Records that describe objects
## Start

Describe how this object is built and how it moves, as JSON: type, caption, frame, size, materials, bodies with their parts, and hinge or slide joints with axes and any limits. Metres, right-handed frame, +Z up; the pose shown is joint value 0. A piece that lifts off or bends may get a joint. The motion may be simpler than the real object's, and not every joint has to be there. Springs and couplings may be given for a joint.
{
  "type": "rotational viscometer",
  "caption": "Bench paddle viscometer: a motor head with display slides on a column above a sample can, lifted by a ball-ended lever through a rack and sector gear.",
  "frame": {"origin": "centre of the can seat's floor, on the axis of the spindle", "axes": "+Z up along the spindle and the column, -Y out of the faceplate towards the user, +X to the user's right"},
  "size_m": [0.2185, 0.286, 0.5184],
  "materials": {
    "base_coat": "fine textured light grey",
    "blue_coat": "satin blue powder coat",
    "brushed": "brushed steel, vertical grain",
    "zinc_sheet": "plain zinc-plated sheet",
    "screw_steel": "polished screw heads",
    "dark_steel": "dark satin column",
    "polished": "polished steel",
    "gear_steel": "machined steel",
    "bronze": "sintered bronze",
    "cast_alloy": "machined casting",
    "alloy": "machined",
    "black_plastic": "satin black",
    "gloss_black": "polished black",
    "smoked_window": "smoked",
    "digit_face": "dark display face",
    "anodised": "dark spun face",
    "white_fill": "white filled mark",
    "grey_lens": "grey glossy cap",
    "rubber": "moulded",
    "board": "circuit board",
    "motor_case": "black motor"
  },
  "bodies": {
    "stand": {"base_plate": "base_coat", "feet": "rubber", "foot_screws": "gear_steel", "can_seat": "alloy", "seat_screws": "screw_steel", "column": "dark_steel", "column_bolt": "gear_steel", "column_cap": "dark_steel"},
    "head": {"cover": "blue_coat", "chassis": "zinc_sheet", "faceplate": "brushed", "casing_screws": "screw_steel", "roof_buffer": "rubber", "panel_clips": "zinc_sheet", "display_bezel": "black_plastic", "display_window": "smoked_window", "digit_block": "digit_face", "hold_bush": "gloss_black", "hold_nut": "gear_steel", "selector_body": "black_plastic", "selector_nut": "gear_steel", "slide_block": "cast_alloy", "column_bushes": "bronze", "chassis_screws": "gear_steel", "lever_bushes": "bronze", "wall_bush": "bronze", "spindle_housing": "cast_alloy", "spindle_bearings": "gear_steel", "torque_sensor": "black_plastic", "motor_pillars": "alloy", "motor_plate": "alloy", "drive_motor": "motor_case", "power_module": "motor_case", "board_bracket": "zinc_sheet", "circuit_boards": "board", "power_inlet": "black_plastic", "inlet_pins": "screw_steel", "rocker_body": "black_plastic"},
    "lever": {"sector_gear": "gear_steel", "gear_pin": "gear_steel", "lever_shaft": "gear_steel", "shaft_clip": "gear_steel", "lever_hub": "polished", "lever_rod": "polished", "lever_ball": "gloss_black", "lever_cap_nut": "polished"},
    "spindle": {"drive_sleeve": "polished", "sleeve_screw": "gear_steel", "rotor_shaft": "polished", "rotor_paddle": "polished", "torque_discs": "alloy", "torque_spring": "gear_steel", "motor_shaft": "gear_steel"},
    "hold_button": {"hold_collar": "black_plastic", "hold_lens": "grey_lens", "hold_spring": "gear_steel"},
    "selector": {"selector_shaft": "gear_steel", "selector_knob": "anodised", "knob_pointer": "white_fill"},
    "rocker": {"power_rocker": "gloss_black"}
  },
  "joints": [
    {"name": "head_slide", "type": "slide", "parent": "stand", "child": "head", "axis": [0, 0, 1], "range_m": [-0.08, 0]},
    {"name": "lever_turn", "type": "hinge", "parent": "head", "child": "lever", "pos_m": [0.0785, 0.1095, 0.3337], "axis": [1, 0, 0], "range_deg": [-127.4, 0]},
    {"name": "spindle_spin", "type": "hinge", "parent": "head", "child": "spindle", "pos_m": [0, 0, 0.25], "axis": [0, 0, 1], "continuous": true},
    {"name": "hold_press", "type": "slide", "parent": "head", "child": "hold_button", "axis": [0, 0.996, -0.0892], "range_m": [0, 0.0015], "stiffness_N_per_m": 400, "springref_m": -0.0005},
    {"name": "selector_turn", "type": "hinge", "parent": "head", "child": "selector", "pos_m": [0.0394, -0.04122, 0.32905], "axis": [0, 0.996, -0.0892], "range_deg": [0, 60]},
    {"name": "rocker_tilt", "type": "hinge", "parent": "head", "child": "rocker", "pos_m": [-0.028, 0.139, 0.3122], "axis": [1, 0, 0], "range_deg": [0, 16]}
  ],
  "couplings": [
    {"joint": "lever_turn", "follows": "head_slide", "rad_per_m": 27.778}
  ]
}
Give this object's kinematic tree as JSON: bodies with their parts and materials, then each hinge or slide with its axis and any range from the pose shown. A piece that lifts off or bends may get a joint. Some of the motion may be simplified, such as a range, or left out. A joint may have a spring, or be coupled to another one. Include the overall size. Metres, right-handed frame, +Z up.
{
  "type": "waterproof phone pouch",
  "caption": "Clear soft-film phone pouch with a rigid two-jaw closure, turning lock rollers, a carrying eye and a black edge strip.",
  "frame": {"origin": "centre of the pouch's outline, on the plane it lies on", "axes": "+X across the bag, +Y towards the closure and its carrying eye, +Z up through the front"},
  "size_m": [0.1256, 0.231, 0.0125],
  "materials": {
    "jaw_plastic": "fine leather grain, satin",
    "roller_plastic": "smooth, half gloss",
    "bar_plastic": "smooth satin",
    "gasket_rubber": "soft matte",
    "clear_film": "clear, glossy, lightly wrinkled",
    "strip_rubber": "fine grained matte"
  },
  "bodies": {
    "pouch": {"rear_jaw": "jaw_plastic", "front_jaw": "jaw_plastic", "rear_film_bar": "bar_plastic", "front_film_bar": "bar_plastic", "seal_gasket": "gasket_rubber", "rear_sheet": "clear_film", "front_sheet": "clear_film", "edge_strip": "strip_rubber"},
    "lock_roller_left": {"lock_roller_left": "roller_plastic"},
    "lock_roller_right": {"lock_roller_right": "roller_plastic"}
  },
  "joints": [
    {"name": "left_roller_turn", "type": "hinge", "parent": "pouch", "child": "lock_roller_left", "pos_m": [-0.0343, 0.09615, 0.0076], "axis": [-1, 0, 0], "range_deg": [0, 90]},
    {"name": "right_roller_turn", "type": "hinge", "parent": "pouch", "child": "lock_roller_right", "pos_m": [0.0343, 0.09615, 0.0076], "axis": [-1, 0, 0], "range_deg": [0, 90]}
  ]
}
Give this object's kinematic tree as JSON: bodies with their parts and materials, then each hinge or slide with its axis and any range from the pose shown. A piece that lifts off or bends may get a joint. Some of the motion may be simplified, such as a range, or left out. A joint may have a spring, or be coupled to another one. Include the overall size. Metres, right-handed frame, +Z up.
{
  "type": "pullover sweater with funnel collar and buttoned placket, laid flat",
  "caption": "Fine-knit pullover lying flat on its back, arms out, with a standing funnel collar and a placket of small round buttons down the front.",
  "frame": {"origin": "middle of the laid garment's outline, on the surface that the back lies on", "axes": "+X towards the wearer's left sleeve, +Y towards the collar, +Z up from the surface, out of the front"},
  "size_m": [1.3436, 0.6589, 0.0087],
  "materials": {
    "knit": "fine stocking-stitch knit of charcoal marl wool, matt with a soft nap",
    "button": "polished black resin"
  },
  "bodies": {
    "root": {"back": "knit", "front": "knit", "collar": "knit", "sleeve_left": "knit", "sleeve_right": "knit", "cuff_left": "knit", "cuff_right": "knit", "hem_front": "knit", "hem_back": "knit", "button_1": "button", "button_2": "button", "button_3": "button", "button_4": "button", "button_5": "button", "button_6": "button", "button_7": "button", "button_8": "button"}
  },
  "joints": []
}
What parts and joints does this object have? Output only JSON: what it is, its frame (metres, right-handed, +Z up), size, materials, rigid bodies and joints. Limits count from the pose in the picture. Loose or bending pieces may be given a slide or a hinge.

## End

▶ _WHAT YOU HAVE TO DO_
Look through the material and say how many lines hold "caption". Give the number only.

▶ _TASK ANSWER_
4